A trivial way to turn a case-sensitive String hash function into a case-insensitive one is to to pass a lower-case (or upper-case) version of the String.
However, in our days of Unicode strings, this is not innocuous…
Running a quick benchmark on SimpleStringHash (a FNV-1a derivative [1]), I got the following figures (execution time, lower is better):
- SimpleStringHash( str ) : 100
- SimpleStringHash(LowerCase( str ) : 423
- SimpleStringHash(UnicodeLowerCase( str )) : 1628
LowerCase() in Delphi is not Unicode-capable, just ASCII, but still involves a memory allocation, and thus ends up 4x slower.
The UnicodeLowerCase() calls involves the Windows API CharLowerBuffW, and full Unicode support (and complexity), and so ends up 16x slower.
I found that in practice, when a hash and case-sensitivity are involved, the majority of strings are actually ASCII, with the occasionnal one involving Unicode for accents, cedillas, etc.

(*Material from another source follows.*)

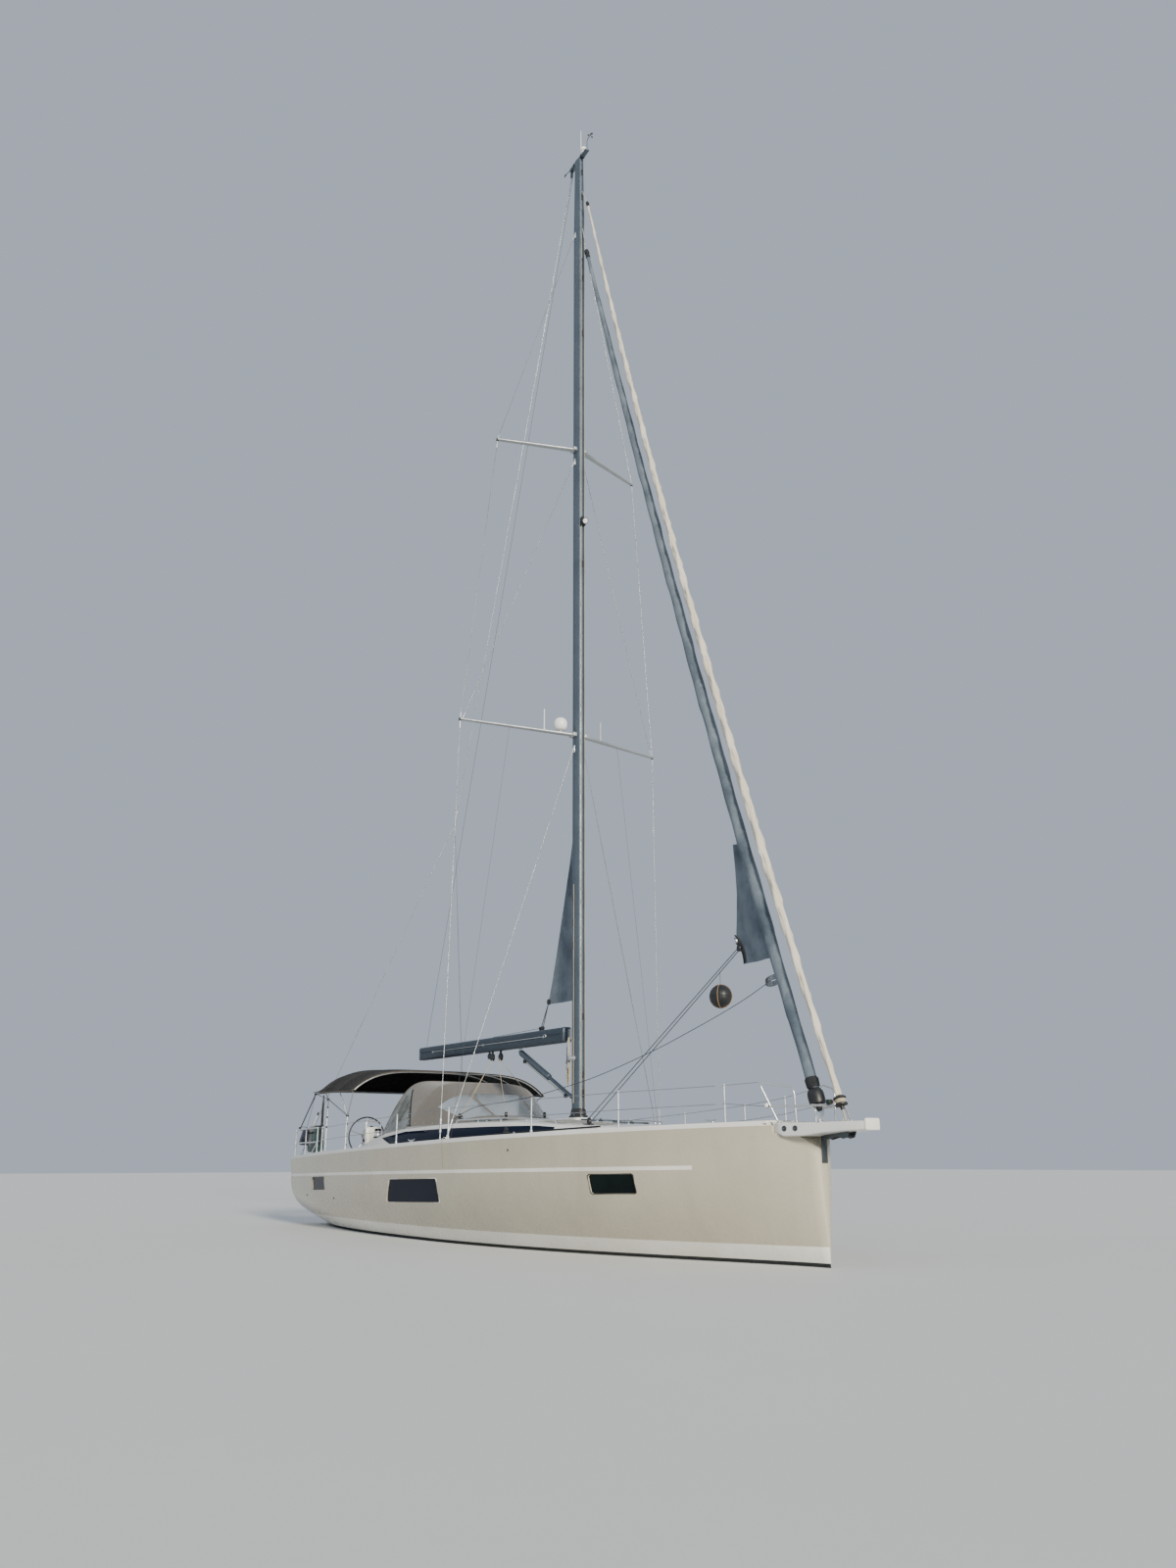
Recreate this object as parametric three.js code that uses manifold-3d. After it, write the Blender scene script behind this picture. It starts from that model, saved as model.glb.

This can be taken advantage of in an optimistic implementation: assume ASCII, and fallback if the assumption fails.
Given the difference in execution times, the optimistic implementation will be beneficial even if its assumption is incorrect 90% of the time. The ASCII lower-case logic is simple enough and can be baked in:
function SimpleLowerCaseStringHash(const s : String) : Cardinal; function Fallback(const s : String) : Cardinal; begin Result := SimpleStringHash(UnicodeLowerCase(s)); end; var i : Integer; c : Word; begin // modified FNV-1a using length as seed Result := Length(s); for i := 1 to Result do begin c := Ord(s[i]); if c > 127 then // not ASCII, need to fallback Exit( Fallback(s) ) else if c in [Ord('A')..Ord('Z')] then begin // ASCII lower-case logic c := c + (Ord('a')-Ord('A')); end; Result := (Result xor c) * 16777619; end; end;
In the above code, the use of a local procedure is not innocent: a function returning a string (UnicodeLowerCase) means an implicit exception frame and reference counting overhead. By using a local procedure, we ensure that this overhead is not present when hashing an ASCII string. For more details, you may want to read this article [2].
SimpleLowerCaseStringHash executes the benchmarks with the score of 170 when the strings are ASCII, so 2.5x faster than even SimpleStringHash(LowerCase()), and more multi-thread-friendly as it involves no memory allocations.